Afrique: Nos cousins les libériens - Le peuple Bassa de Ngog Lituba à Monrovia

Les Bassa'r au Togo et au Sierra Leone, les Basari au Sénégal, les Bassa Ngê au Nigeria, ou les Bassa d'Ouessi et la Mpasu aux Congos... Le peuple bassa, prééminent au Cameroun, s'étend sur l'ensemble de l'Afrique de l'Ouest de l'Afrique centrale. Et si le peuple Bassa du Cameroun, en tant qu'Afrique en miniature, était-il une miniature d'un peuple plus vaste ? Parmi l'ensemble de ses frères, les Bassa du Cameroun entretiennent une relation privilégiée avec leurs cousins du Libéria.
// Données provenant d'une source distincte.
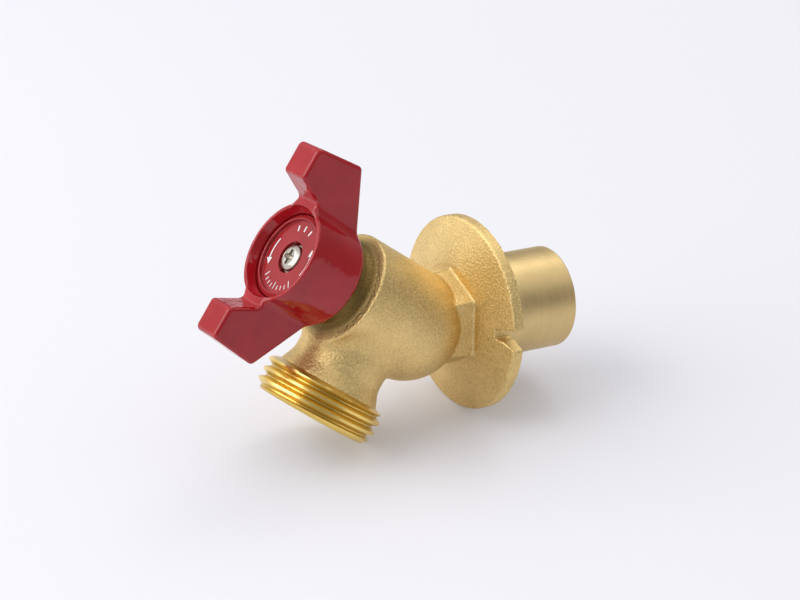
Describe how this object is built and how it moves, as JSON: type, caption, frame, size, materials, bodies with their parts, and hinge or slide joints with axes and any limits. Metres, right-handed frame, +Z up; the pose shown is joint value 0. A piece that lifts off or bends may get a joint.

Comment expliquer l'origine commune des Bassa du Libéria et du Cameroun dont la relation est transcendée par une amitié camerouno-libérienne à entretenir ? La Bassa connexion Tirant leur origine commune de l'Égypte, le peuple bantou des Bassa a migré des rives du Nil vers le Centre-Ouest de l'Afrique noire. Mais les mouvements migratoires comme les périodes de colonisation ont provoqué l'éparpillement du « peuple du rocher ».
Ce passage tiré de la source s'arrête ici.